Beam shaping system design using double freeform optical surfaces

Abstract

A numerical double-freeform-optical-surface design method is proposed for beam shaping applications. In this method, both the irradiance distribution and the wavefront of the output beam are taken into account. After numerically obtaining the input-output ray mapping based on Energy conservation using the variable separation method, the two freeform optical surfaces can be constructed simultaneously and point by point corresponding to the ray mapping based on Snell's law and the constancy of the optical path length. The method is only applicable for separable irradiance distributions. However, such a restriction is fulfilled by many practical laser beam shaping examples. Moreover, the restriction can simplify the computation considerably.
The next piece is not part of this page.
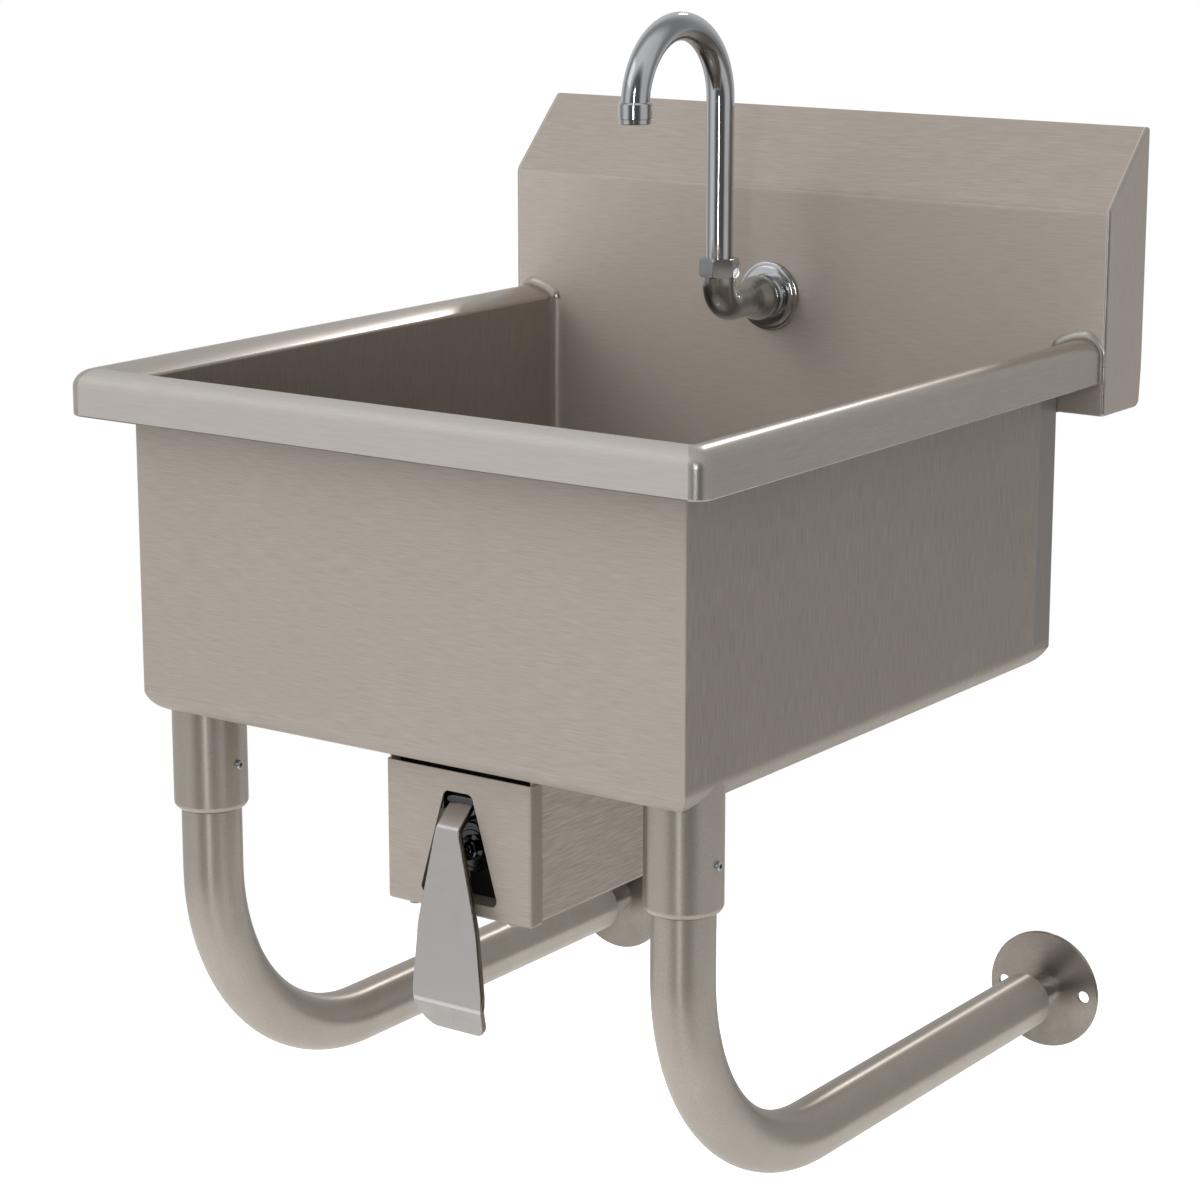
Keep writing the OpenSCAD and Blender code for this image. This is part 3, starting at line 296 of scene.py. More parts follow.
class Piece:
    """One piece of the sink, from its first outline to its place on a body."""

    def __init__(self, name: str) -> None:
        """Takes the active object as the piece and names it.

        Args:
            name: The piece's name.
        """
        self.obj = bpy.context.active_object
        self.obj.name = name
        self.obj.data.name = name

    @classmethod
    def ring(cls, name: str, section: Section, filled: bool, is_open: bool = False) -> "Piece":
        """Starts a piece from a circle whose points are moved to a section.

        Args:
            name: The piece's name.
            section: The places of the points, in order.
            filled: Whether the section is a face.
            is_open: Whether the line from the last point to the first is left out.

        Returns:
            The new piece, a flat section.
        """
        deselect()
        bpy.ops.mesh.primitive_circle_add(
            vertices=len(section), radius=1, fill_type="NGON" if filled else "NOTHING")
        piece = cls(name)
        with editing(piece.obj):
            mesh = bmesh.from_edit_mesh(piece.obj.data)
            spot = mesh.verts.layers.int.new("spot")
            for vertex in mesh.verts:
                vertex[spot] = vertex.index
                vertex.co = section[vertex.index]
            bmesh.update_edit_mesh(piece.obj.data)
            if is_open:
                ends = {0, len(section) - 1}
                pick(piece.obj, Select.EDGES, lambda edge: {v.index for v in edge.verts} == ends)
                bpy.ops.mesh.delete(type="EDGE")
        return piece

    @classmethod
    def loft(cls, name: str, sections: Sequence[Section], is_open: bool = False) -> "Piece":
        """Extrudes a section from one place to the next.

        Args:
            name: The piece's name.
            sections: Sections of equal length, each a list of points in order.
            is_open: Whether the sections are open lines, which gives a bare skin.

        Returns:
            The new piece.
        """
        piece = cls.ring(name, sections[0], not is_open, is_open)
        with editing(piece.obj):
            bpy.ops.mesh.select_mode(type="VERT")
            bpy.ops.mesh.select_all(action="SELECT")
            for section in sections[1:]:
                bpy.ops.mesh.extrude_region_move()
                mesh = bmesh.from_edit_mesh(piece.obj.data)
                spot = mesh.verts.layers.int["spot"]
                for vertex in mesh.verts:
                    if vertex.select:
                        vertex.co = section[vertex[spot]]
                bmesh.update_edit_mesh(piece.obj.data)
        piece.clean()
        return piece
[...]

Therefore, the method may be quite useful in practice, although it is not applicable to more general cases. As an example, the method was applied to design a two-plano-freeform-lens system for transforming a collimated 20 mm Gaussian laser beam (beam waist: 5mm) into a uniform 10 × 40 mm(2) rectangular one without changing the wavefront. Simulation results show that we can obtain a dual lens beam shaping system with the relative root mean square deviation of the irradiance ranging from 0.0652 to 0.326 and the power ratio concentrated on the desired region ranging from 97.5% to 88.3% as the output beam transfers from 0mm to 1000mm.